(Stored records)
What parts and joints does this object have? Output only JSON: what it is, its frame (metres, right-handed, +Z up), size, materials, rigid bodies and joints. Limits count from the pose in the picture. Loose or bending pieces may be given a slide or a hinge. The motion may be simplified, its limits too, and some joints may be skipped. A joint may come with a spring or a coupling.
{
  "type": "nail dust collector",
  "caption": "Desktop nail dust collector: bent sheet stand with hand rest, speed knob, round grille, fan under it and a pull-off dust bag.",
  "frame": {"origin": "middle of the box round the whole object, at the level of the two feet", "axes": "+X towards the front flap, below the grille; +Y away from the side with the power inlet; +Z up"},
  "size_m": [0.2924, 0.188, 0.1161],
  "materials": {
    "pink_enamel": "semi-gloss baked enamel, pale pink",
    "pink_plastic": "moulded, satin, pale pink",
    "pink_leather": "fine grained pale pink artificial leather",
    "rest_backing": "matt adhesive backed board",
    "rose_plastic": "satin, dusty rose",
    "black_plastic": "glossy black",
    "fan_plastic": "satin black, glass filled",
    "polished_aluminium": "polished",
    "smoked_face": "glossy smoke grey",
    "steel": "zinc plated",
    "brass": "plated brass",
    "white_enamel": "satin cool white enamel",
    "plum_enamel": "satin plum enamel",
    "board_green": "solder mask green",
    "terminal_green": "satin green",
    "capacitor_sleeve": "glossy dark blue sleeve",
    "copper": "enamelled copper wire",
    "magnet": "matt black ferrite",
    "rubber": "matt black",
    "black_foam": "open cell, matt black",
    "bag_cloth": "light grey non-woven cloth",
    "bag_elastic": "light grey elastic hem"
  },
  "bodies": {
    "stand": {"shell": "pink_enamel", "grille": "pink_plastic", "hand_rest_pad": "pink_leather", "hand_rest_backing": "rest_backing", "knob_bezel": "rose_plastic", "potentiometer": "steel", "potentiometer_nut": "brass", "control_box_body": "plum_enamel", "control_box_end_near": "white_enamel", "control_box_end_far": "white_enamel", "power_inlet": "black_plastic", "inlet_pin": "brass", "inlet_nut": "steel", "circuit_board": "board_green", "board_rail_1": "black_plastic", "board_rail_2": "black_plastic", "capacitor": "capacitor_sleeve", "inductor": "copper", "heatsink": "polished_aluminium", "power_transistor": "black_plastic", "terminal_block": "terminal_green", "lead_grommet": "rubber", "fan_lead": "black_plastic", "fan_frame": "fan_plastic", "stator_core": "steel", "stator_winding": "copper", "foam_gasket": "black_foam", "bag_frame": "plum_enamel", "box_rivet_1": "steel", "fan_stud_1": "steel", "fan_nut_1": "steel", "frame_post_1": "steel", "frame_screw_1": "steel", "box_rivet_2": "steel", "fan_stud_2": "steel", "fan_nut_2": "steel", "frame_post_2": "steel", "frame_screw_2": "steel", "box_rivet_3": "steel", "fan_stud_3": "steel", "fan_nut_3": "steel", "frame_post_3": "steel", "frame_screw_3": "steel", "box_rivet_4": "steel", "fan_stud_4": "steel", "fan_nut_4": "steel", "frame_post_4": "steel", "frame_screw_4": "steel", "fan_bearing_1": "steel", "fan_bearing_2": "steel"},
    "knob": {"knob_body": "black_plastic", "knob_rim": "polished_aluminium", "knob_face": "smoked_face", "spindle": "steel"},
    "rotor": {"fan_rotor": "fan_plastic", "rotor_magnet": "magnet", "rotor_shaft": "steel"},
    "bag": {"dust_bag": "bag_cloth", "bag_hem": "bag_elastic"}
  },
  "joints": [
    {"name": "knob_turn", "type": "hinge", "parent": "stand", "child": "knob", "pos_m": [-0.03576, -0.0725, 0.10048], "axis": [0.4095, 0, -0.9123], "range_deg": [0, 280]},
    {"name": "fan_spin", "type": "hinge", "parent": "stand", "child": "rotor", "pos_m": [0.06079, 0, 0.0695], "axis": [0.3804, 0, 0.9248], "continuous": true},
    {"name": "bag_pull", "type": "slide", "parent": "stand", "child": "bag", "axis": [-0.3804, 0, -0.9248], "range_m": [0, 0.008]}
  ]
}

* * *

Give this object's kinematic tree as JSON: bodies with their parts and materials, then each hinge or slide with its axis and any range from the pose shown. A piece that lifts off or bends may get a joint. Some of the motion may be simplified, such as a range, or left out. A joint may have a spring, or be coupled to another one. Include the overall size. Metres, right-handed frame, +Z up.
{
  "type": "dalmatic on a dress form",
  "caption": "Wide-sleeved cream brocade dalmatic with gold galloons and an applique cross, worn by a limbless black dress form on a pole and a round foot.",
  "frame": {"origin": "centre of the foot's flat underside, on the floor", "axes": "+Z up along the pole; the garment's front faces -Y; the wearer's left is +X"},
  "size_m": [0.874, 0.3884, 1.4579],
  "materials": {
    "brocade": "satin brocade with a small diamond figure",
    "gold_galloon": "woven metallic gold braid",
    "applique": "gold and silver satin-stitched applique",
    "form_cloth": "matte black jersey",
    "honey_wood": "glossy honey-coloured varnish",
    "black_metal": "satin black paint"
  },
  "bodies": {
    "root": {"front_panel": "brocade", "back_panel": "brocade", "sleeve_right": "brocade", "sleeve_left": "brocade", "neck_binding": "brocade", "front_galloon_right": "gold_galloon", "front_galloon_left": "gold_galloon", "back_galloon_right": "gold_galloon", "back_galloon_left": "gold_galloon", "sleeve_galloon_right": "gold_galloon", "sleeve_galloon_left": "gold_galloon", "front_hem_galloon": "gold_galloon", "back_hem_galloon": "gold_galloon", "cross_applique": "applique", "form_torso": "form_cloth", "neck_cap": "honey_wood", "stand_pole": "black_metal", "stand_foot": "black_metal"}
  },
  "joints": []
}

▶ **What you need to do**:
Scan the material above. Extract every line in which the word "joints" occurs.

▶ **The solution**:
What parts and joints does this object have? Output only JSON: what it is, its frame (metres, right-handed, +Z up), size, materials, rigid bodies and joints. Limits count from the pose in the picture. Loose or bending pieces may be given a slide or a hinge. The motion may be simplified, its limits too, and some joints may be skipped. A joint may come with a spring or a coupling.
  "joints": [
  "joints": []